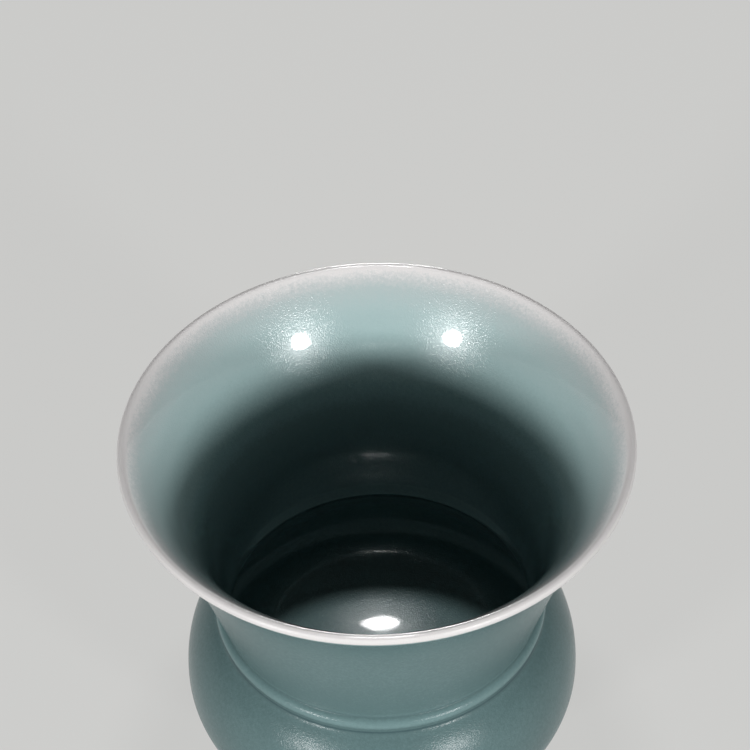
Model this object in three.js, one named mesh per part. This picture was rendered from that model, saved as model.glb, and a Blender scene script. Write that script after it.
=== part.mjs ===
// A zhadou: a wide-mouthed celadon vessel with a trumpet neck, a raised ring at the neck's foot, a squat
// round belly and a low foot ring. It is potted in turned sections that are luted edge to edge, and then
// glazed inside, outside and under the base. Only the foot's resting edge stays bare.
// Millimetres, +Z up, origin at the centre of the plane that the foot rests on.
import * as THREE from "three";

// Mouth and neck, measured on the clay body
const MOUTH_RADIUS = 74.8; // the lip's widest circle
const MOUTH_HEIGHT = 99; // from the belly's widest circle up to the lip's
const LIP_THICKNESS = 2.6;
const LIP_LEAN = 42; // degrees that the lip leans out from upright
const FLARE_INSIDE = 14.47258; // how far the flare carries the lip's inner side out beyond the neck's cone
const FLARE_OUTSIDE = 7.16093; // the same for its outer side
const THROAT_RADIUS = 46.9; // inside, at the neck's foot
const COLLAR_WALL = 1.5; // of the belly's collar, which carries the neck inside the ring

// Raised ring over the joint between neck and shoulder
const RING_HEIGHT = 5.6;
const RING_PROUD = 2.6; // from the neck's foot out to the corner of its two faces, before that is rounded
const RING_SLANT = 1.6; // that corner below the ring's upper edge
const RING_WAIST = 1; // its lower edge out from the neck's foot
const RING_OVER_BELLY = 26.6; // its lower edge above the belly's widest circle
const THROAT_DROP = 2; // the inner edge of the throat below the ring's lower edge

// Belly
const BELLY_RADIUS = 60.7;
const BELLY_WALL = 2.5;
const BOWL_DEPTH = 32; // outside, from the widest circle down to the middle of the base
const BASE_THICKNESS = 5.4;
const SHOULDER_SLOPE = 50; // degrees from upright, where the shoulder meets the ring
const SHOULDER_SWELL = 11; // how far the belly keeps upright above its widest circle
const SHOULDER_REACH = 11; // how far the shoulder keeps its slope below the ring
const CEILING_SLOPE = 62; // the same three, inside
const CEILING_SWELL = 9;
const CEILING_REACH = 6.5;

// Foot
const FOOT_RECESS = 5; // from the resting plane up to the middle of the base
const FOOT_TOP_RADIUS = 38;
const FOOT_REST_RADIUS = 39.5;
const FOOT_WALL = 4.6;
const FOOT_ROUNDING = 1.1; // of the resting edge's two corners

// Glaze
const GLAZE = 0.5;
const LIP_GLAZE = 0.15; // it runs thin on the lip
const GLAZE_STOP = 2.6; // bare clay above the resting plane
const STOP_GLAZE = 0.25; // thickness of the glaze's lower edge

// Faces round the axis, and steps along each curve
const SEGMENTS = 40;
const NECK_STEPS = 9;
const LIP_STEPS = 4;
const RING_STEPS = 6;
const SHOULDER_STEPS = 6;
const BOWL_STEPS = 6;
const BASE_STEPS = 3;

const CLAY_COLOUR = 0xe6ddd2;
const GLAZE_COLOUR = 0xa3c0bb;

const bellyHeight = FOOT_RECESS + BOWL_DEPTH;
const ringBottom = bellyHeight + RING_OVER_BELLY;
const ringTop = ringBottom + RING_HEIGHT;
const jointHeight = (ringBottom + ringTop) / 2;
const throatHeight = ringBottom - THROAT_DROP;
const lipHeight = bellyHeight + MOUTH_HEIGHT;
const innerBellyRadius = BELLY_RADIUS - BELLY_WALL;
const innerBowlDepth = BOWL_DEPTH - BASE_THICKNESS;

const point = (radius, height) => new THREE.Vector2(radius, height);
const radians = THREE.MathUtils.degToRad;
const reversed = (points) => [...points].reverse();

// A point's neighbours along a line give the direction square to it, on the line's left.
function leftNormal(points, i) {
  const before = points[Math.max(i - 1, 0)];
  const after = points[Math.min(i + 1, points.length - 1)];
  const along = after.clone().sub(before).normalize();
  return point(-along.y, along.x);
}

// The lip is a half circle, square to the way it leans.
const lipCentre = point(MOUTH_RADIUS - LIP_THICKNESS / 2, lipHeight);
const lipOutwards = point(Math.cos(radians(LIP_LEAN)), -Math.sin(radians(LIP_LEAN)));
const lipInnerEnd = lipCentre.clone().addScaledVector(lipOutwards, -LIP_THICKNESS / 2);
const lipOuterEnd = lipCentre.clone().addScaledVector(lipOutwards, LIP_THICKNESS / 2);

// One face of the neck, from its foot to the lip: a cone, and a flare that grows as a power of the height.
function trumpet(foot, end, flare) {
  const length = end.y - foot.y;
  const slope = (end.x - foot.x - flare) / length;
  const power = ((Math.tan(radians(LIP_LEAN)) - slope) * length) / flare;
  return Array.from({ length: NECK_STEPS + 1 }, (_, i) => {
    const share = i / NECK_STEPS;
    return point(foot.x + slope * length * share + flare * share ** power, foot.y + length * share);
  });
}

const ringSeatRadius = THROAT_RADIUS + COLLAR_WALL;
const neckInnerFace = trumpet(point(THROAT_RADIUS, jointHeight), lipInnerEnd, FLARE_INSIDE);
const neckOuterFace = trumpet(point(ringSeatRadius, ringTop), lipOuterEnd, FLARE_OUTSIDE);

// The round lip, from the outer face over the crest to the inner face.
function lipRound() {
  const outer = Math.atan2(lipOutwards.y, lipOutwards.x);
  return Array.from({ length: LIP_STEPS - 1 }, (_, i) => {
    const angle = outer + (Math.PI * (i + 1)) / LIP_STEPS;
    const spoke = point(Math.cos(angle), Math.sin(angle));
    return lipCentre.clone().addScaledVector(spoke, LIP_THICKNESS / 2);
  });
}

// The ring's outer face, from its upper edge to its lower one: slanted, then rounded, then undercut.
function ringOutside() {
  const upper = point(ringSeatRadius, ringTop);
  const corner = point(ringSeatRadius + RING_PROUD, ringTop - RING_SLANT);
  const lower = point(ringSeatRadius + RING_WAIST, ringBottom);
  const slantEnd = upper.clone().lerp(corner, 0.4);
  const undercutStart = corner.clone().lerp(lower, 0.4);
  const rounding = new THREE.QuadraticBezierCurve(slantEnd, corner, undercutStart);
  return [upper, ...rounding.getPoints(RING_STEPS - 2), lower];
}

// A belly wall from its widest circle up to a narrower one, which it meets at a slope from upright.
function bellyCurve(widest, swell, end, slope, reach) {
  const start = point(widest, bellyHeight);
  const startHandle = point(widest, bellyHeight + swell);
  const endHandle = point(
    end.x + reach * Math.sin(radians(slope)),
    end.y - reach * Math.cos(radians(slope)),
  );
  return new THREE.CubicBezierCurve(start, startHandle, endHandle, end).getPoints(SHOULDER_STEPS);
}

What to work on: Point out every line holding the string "after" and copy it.

Task answer:
Model this object in three.js, one named mesh per part. This picture was rendered from that model, saved as model.glb, and a Blender scene script. Write that script after it.
  const after = points[Math.min(i + 1, points.length - 1)];
  const along = after.clone().sub(before).normalize();